小原啓渡執筆集「諸行無常日記」

2008.02.10

ケーキ

「け」、「ケーキ」の思い出を。

僕がテクニカルディレクターとして、フランスツアーに参加していた時の話。

かなり強硬なスケジュールで、ほとんどオフの日がなく、やっとパリで1日だけ休みがとれた日、
久しぶりにぐっすり昼前まで眠って、コーヒーを飲みに、寝ぼけ眼でホテルを出ました。

すると、ホテル前の壁に寄りかかって、ジョンポール・モンタナリが立っていました。

彼は、モンペリエ国際ダンスフェスティバルのディレクター、つまりトップです。
ダンス界では世界的に有名なディレクターで(前回来日した時も「マリークレール」に大きくインタビュー記事が出てました)
僕が世界で一番と言っていいくらい憧れている男性です。

ヒョウキンな表情をたくさん持っていて、いつも穏やかな微笑みを浮かべている紳士。
パリッとした趣味のいいジャケット、すらりとまっすぐに伸びた背筋。
ゆっくりとした丁寧なしゃべり口調と、ユーモア溢れる会話。

もちろん外見だけではなく、仕事は世界のトップレベル、クオリティーもセンスも超一級。(ピナバウシュを紹介してくれたのも彼)
年齢は僕より一回りほど上ですが、驚くほど若々しい。

彼のことを描写しようとすると、際限なく賛辞の嵐になってしまいます。

そんな、彼が立って僕に笑いかけている。

驚きの余り、いつもより強くハグし合って、

「何で?なんで?こんなところにるの!?」(彼は南仏に住んでいた)
「ケイト、君をを待ってた」
「???」
「パリに仕事があって来てたけど、今日これからモンペリエに帰る」
「そう、でも、ほんとはなんでこのホテルの前にいたの?」(僕は、彼が冗談をいっていると思っていた)
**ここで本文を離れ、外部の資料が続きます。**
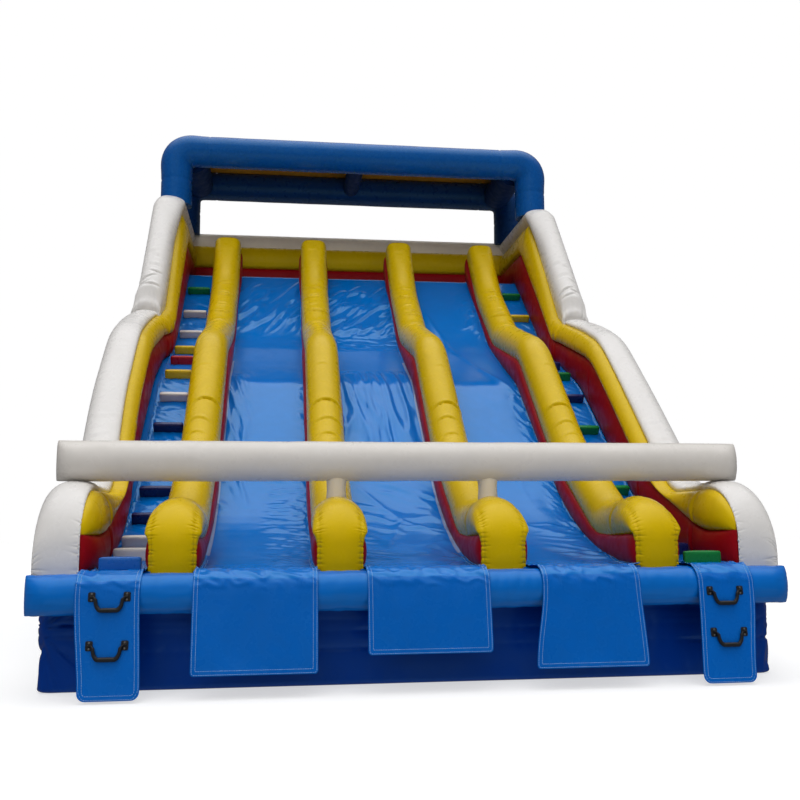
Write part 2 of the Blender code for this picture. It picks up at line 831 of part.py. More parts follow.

「君がパリに入っているのは知ってたし、いつもこのホテルだろ?、だから待ってた」
「知ってたら、ホテルに電話くれりゃいいし、フロントから呼び出してくれたらよかったのに・・」

「それは、僕のやり方じゃない・・・しばらく待って会えなければ帰るつもりだった。でも、ほら、君は出てきた」

「とにかく、あまり時間がないから行こう!」
「どこへ?」
「カフェ」

彼が連れて行ってくれたのは、ポンピドーセンターのすぐ近く、インテリジェントな雰囲気がさりげないカフェ。

「ケーキ、食べよう!」

彼はエスプレッソを2杯となぜか一つだけチョコレートケーキを注文した。

「今日は僕のバースデーなんだ」

大人の男が二人で、小さなチョコレートケーキを半分づつ分け合って食べた・・・・。

それからパリに行くたびに、必ずこのカフェに立ち寄るようになった。

「それは、僕のやり方じゃない・・・」

ジョンポールの言葉を思い出しながらエスプレッソを飲む。